What is the OCF and what counts as a cheap index fund in the UK? The OCF (Ongoing Charges Figure) is the standard UK measure of a fund’s annual running cost. Cheap UK trackers sit around 0.05% to 0.25%: Fidelity Index UK is about 0.06%, HSBC European Index about 0.05%, iShares Japan Equity Index about 0.08%. Active equity funds typically charge around 0.75% to 1.0%. Remember to add any percentage platform fee to get your true cost.

Is active investing ever worth it, or are index funds always better? It can be worth it in narrow, evidence-backed areas, mainly parts of fixed income such as high-yield and emerging-market debt, where AJ Bell research found a majority of active bond funds beat a representative passive benchmark. For efficient equity markets, index funds are the rational default.

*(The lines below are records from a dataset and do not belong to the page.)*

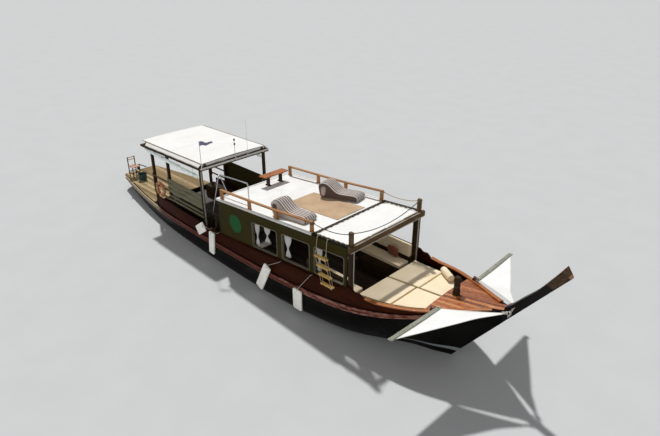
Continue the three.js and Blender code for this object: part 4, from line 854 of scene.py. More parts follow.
def camera():
    azimuth, pitch = math.radians(44.88), math.radians(26.51)
    focal_px, frame_px = 558.47, 660
    data = bpy.data.cameras.new("camera")
    data.sensor_width = 36
    data.lens = focal_px / frame_px * data.sensor_width
    eye = bpy.data.objects.new("camera", data)
    eye.location = (13.39, -10.28, 9.59)
    look = Vector((-math.sin(azimuth) * math.cos(pitch),
                   math.cos(azimuth) * math.cos(pitch),
                   -math.sin(pitch)))
    eye.rotation_euler = look.to_track_quat("-Z", "Y").to_euler()
    bpy.context.scene.collection.objects.link(eye)
    bpy.context.scene.camera = eye


def lamp(name, toward, energy, softness):
    """A distant lamp that shines from the direction toward."""
    data = bpy.data.lights.new(name, "SUN")
    data.energy, data.angle = energy, math.radians(softness)
    light = bpy.data.objects.new(name, data)
    light.rotation_euler = Vector(toward).to_track_quat("Z", "Y").to_euler()
    bpy.context.scene.collection.objects.link(light)


def studio():
    lamp("key", (-0.59, 0.31, 1.0), 3.0, 2.5)
    lamp("fill", (0.7, -0.8, 0.9), 0.28, 60)
    world = bpy.data.worlds.new("studio")
    world.use_nodes = True
    background = world.node_tree.nodes["Background"]
    background.inputs[0].default_value = (0.97, 0.98, 1.0, 1)
    background.inputs[1].default_value = 0.28
    bpy.context.scene.world = world
    bpy.context.scene.view_settings.view_transform = "Standard"
    size = 500.0
    build = Build()
    build.grid(4, 4, lambda u, v: Vector(((u - 0.5) * size, (v - 0.5) * size, 0)))
    s = Shader("floor", 0.9, specular=0.1)
    tone = s.ramp(s.noise(s.here(), 0.8, 3), (0.3, (0.555, 0.56, 0.56)), (0.7, (0.575, 0.58, 0.58)))
    build.object("floor", s.done(tone))


# Hull and its timbers

HULL_SKIN, SKIN_AFT_X, SECTION_LEVELS = 0.006, -8.503, 22


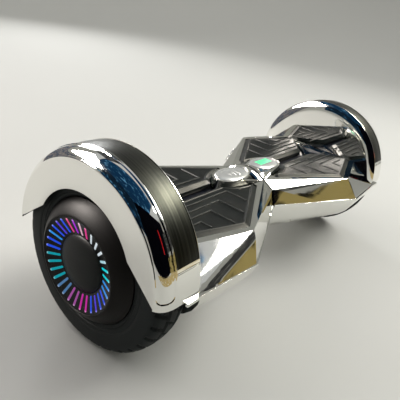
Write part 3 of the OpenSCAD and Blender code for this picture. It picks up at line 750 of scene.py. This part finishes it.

What is a closet tracker and how do I know if my fund is one? A closet tracker is a fund that hugs its benchmark while charging an active fee. The FCA found around 109 billion pounds in “partly active” funds charging fully active fees. Warning signs are a fund whose holdings and sector weights closely mirror the index and a low “active share.” If you are paying an active fee for near-index returns, you are getting the worst of both worlds.

Can I pick a top-performing fund and expect it to keep winning? The persistence evidence says no. Not a single US active domestic equity fund that was top-quartile in December 2020 stayed top-quartile over the next four years, and UK data shows the same lack of persistence. Past top performers have roughly random odds of repeating, which is exactly why prospectuses warn that past performance is no guide to the future.

Is passive investing actually safe, or are there hidden costs and risks? Index funds are low-cost but not cost-free: they carry turnover costs, tracking error, and on some platforms a percentage platform fee on top of the OCF. There is also concentration risk, since cap-weighted indices lean heavily into a few mega-cap names. These are reasons to read the total cost and understand what you own, not reasons to switch to expensive active funds.